__What the exercise asks__. Retype, exactly as written, every line from the one containing "Continue the Blender" down to the one containing "blank: The straight shred.", including both, and nothing else.

__Materials provided__.
## START
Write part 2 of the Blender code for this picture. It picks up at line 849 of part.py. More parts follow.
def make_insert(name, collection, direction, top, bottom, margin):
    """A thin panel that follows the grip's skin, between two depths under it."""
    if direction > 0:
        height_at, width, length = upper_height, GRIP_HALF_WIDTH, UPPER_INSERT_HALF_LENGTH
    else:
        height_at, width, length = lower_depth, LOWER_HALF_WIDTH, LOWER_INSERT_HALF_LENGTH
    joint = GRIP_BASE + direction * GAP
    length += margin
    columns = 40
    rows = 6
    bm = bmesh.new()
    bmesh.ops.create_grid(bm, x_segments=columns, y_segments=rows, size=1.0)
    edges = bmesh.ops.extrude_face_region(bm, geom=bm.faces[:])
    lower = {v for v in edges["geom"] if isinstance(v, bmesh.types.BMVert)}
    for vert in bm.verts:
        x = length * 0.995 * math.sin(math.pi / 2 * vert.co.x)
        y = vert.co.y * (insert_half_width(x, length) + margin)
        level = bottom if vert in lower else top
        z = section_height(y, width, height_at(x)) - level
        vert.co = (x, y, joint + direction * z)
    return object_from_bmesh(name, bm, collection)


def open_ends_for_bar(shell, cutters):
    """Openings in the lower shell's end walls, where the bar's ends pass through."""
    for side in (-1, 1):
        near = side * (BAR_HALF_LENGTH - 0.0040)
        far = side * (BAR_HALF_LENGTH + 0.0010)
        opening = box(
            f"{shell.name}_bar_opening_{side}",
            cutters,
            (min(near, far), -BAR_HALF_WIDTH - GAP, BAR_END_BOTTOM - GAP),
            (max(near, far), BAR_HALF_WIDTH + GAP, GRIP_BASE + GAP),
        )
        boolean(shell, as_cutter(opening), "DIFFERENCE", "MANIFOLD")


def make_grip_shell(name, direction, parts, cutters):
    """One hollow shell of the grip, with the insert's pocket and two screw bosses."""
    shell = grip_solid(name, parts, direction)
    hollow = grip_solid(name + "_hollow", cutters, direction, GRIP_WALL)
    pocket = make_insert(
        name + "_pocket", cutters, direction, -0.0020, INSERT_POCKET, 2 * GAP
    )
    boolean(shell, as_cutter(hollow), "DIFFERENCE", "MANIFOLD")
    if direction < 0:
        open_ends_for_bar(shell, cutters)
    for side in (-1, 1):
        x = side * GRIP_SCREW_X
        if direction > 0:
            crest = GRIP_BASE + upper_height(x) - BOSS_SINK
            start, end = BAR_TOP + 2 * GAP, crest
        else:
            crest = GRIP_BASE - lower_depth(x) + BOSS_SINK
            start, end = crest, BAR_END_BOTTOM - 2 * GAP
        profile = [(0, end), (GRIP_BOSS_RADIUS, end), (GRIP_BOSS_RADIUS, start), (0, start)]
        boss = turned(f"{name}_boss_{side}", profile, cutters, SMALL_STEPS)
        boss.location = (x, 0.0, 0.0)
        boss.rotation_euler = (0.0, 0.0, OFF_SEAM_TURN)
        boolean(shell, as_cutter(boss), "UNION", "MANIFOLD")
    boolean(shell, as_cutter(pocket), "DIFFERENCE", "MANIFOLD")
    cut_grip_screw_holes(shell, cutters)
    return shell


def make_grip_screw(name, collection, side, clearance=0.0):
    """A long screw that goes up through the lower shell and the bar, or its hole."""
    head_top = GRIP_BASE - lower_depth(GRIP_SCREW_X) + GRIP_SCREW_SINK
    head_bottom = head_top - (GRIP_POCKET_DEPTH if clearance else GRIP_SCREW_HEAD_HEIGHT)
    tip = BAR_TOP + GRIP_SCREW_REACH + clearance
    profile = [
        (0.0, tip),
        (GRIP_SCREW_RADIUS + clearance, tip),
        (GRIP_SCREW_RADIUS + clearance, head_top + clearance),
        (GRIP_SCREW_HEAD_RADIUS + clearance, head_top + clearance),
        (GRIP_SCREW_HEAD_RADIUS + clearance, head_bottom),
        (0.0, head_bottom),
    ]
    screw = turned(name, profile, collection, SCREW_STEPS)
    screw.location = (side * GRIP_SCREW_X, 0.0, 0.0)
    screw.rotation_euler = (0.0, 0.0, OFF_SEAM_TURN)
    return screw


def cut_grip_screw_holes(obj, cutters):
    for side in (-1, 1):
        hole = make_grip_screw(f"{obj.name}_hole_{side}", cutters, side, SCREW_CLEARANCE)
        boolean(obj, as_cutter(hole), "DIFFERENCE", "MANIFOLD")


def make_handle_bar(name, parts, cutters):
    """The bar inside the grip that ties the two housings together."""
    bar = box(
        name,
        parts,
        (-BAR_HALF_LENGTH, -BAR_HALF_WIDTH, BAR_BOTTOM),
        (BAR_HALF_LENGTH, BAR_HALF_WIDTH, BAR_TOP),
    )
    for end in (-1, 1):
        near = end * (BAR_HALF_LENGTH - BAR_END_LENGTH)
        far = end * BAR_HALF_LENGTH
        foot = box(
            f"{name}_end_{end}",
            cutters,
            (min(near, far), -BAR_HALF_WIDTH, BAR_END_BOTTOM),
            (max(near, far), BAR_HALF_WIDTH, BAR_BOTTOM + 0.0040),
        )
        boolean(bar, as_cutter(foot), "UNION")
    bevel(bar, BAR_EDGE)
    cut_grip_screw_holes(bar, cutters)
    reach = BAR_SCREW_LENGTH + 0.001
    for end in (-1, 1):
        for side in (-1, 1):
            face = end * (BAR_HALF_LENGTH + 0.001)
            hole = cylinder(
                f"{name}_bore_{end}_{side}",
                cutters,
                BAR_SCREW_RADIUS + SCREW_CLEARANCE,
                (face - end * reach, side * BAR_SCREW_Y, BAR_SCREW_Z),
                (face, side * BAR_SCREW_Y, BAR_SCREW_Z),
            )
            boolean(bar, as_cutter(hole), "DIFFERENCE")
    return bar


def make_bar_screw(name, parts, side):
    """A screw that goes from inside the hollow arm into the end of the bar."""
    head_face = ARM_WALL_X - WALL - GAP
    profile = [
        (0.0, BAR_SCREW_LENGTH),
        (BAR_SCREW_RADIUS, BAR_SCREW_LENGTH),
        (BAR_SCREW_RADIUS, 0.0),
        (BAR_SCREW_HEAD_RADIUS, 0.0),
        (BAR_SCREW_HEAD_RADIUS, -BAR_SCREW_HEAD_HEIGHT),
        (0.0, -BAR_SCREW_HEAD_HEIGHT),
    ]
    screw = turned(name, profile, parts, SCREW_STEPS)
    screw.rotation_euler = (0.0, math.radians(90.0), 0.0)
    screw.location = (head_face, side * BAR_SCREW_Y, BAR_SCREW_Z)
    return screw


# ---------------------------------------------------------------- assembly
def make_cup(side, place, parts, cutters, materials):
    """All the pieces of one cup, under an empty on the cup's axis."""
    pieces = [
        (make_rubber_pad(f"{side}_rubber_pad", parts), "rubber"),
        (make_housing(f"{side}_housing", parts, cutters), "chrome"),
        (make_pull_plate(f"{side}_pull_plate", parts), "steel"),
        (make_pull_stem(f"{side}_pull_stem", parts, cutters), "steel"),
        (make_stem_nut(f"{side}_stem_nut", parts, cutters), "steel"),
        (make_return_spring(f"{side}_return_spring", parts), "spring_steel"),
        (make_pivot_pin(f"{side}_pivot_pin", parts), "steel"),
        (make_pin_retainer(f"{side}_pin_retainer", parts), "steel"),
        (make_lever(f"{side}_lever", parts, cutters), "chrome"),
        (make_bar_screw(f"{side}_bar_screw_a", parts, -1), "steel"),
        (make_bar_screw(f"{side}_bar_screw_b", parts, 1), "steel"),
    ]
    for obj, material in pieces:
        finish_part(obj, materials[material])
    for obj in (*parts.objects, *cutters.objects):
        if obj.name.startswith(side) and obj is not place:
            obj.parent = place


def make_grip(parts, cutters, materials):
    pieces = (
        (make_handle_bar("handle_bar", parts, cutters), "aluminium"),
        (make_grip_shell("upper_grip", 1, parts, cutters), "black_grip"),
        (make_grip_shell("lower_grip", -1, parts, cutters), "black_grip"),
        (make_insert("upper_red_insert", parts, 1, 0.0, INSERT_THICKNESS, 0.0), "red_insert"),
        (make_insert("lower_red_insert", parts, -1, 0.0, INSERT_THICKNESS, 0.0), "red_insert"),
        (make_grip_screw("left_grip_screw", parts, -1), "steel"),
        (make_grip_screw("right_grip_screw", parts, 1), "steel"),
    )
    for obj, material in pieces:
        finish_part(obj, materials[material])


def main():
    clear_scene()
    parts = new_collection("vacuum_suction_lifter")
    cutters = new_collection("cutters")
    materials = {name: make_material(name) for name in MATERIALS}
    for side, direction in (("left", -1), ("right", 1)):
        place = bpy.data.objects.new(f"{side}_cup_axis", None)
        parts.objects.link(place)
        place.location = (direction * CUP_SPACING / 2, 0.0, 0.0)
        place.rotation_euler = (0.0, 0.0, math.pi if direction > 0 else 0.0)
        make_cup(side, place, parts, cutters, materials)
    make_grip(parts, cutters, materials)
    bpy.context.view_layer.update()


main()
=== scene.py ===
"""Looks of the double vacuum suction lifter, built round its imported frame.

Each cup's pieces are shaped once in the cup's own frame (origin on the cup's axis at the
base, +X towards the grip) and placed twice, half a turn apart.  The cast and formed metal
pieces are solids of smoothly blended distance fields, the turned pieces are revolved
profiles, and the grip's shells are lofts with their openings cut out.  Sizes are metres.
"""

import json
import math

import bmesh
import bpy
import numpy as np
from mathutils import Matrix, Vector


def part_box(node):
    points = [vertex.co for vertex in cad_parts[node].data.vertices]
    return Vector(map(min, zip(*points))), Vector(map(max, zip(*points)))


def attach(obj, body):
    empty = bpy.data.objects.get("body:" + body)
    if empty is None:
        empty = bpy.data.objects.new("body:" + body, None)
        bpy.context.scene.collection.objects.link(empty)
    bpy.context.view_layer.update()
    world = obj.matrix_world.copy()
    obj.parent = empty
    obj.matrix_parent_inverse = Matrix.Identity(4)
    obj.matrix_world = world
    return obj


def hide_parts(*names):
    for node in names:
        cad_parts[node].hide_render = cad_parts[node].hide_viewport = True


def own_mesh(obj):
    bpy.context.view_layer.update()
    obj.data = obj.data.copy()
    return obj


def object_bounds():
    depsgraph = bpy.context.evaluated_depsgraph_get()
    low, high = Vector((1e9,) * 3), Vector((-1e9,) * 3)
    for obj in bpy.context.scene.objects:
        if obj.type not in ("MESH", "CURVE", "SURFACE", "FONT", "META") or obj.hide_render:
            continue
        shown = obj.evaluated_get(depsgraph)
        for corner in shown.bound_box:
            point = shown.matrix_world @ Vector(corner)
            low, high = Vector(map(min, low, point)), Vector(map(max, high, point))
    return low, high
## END
## START
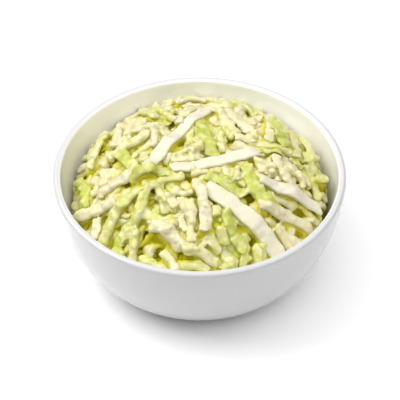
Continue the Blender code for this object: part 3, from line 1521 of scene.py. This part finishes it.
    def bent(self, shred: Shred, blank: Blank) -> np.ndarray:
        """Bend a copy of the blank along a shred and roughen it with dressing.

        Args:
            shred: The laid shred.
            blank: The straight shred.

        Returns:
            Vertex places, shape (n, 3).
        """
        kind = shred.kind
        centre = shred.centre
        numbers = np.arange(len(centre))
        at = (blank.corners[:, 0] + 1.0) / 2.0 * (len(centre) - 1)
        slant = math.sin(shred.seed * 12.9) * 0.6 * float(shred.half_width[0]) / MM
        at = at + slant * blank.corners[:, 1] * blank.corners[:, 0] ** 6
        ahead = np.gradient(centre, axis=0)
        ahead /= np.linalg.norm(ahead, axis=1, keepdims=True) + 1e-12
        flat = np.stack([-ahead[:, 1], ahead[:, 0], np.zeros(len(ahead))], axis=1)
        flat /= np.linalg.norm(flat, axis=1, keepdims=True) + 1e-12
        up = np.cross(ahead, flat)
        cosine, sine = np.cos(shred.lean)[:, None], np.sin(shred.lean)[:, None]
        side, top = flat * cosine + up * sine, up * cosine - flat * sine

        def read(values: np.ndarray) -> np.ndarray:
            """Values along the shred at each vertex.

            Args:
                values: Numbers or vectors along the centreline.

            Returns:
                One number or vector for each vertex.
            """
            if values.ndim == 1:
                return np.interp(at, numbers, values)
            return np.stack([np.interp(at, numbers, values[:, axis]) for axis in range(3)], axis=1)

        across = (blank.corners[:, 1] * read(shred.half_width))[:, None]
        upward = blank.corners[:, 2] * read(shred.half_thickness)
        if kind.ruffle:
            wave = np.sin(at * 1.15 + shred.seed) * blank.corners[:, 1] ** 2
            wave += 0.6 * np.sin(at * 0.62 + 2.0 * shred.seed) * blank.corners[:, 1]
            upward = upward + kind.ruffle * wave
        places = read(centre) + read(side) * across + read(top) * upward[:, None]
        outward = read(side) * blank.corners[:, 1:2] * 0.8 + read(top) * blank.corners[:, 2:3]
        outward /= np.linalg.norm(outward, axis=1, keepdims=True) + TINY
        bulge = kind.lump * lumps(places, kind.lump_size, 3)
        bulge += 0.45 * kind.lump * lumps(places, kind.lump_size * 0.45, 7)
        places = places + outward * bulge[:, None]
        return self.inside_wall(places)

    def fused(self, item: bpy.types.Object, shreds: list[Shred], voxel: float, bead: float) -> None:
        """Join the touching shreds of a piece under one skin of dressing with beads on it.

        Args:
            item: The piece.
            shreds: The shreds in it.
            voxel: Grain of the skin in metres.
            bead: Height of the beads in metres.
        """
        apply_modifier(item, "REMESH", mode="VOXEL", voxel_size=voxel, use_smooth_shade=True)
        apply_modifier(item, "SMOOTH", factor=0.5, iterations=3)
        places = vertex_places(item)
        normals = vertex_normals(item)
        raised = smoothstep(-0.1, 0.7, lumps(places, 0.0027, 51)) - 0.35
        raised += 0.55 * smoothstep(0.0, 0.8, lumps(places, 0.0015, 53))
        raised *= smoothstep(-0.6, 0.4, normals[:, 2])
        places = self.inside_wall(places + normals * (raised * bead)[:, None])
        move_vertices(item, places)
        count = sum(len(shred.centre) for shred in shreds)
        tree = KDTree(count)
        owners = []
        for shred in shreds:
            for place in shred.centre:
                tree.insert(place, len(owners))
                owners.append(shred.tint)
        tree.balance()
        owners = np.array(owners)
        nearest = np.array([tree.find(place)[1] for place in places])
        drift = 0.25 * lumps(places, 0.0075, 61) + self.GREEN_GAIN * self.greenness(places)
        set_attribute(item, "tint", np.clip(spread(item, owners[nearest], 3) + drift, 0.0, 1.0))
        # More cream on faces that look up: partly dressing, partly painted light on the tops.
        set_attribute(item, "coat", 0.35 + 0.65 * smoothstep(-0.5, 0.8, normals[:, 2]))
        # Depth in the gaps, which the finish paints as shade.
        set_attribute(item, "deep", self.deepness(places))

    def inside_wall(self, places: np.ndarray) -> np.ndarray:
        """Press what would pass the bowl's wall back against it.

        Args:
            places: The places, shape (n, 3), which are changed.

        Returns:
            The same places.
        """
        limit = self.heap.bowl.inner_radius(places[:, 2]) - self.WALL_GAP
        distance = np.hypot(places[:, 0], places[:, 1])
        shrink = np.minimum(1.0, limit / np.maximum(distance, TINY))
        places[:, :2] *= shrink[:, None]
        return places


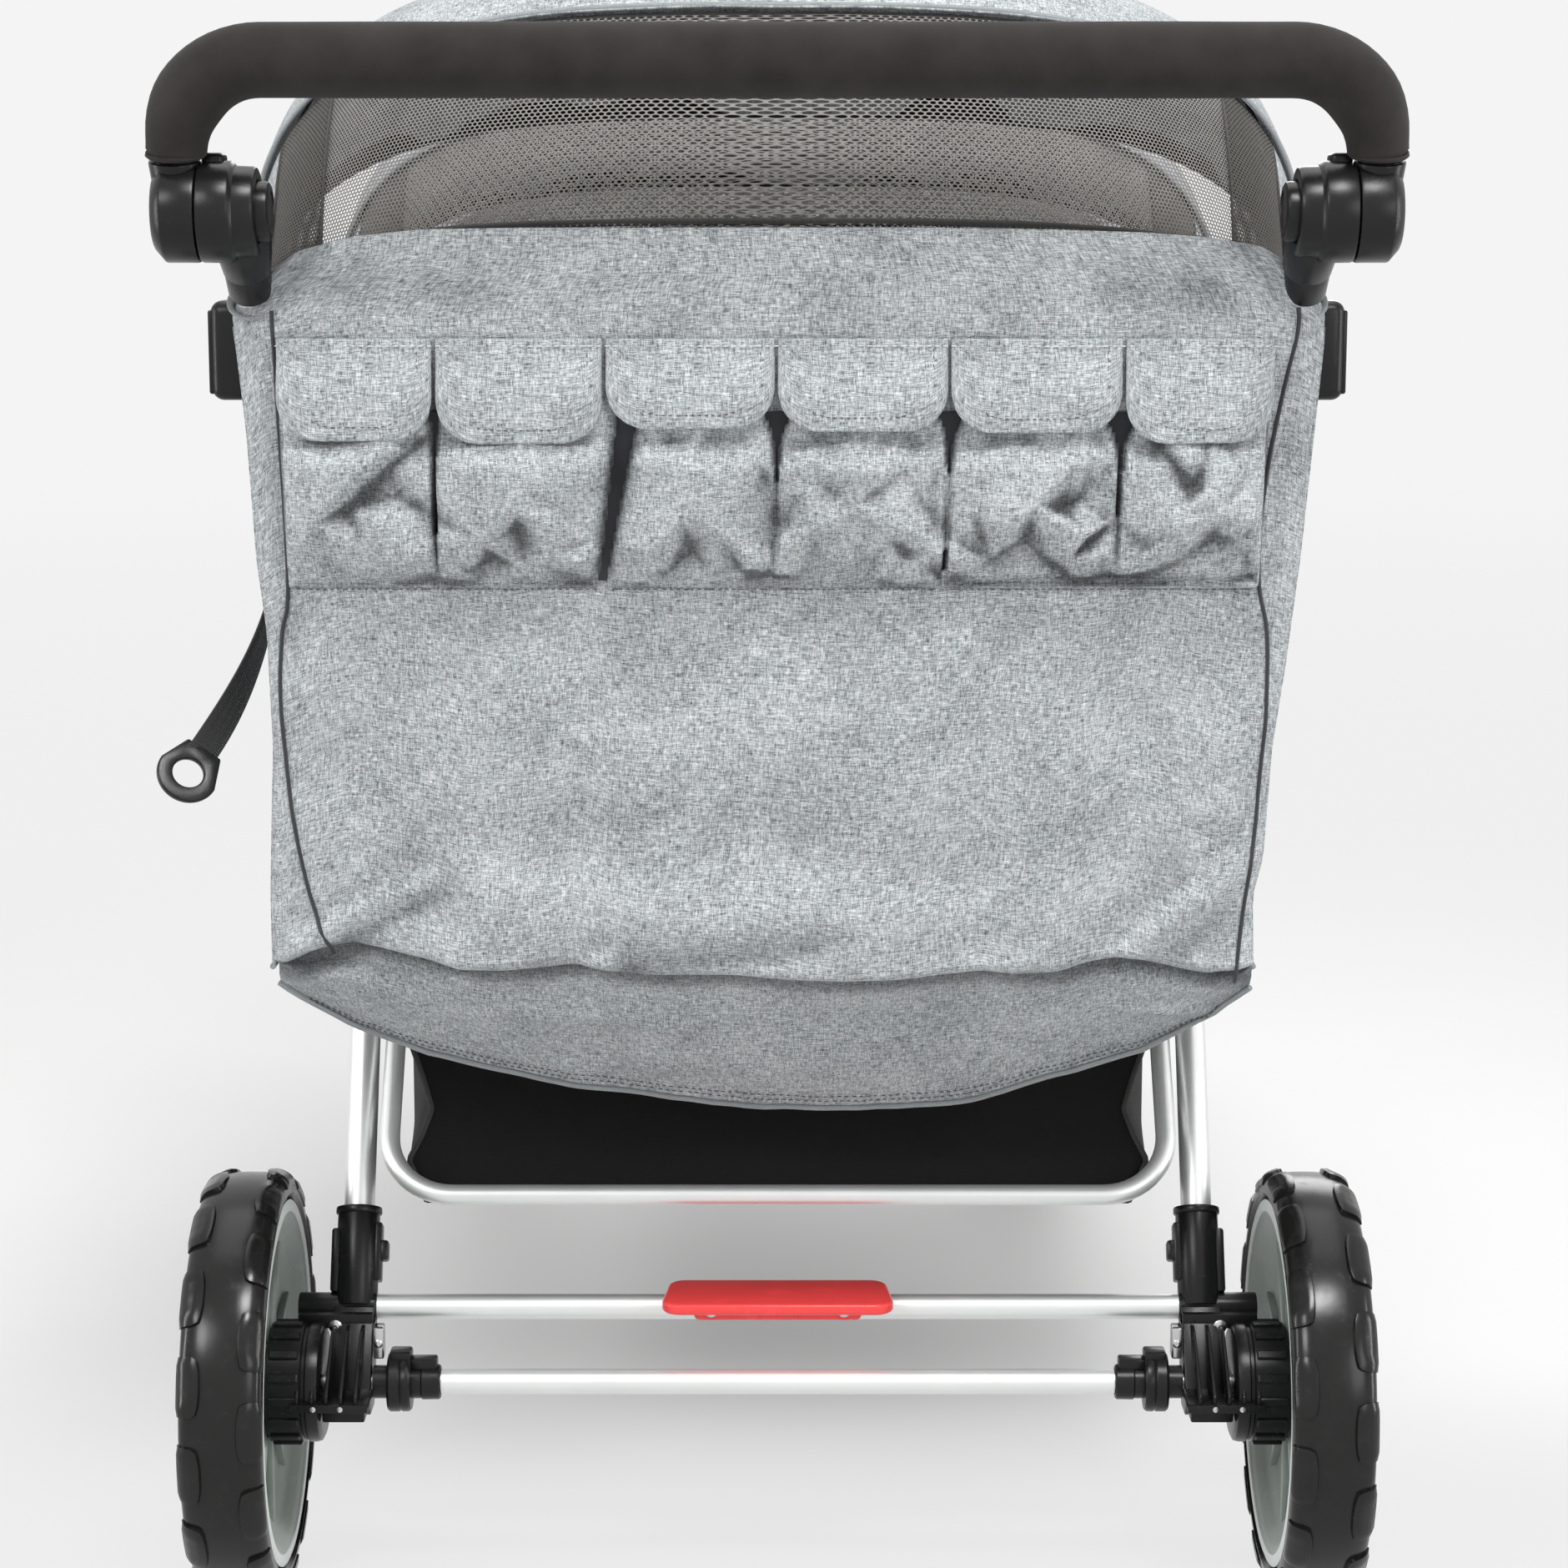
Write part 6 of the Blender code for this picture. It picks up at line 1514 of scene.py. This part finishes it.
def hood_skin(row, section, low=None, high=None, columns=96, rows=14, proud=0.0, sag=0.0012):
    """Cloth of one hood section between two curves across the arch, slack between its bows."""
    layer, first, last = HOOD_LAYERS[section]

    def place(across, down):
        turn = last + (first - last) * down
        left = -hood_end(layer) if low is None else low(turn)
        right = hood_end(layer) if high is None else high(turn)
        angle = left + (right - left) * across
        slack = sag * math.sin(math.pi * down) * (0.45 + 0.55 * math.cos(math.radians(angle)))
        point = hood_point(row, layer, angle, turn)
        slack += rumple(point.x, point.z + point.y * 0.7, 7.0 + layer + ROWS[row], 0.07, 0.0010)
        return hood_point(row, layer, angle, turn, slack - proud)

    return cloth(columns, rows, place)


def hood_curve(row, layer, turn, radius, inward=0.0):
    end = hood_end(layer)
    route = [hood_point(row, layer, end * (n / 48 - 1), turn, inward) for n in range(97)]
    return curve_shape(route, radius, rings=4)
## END
__Exercise result__.
Continue the Blender code for this object: part 3, from line 1521 of scene.py. This part finishes it.
    def bent(self, shred: Shred, blank: Blank) -> np.ndarray:
        """Bend a copy of the blank along a shred and roughen it with dressing.

        Args:
            shred: The laid shred.
            blank: The straight shred.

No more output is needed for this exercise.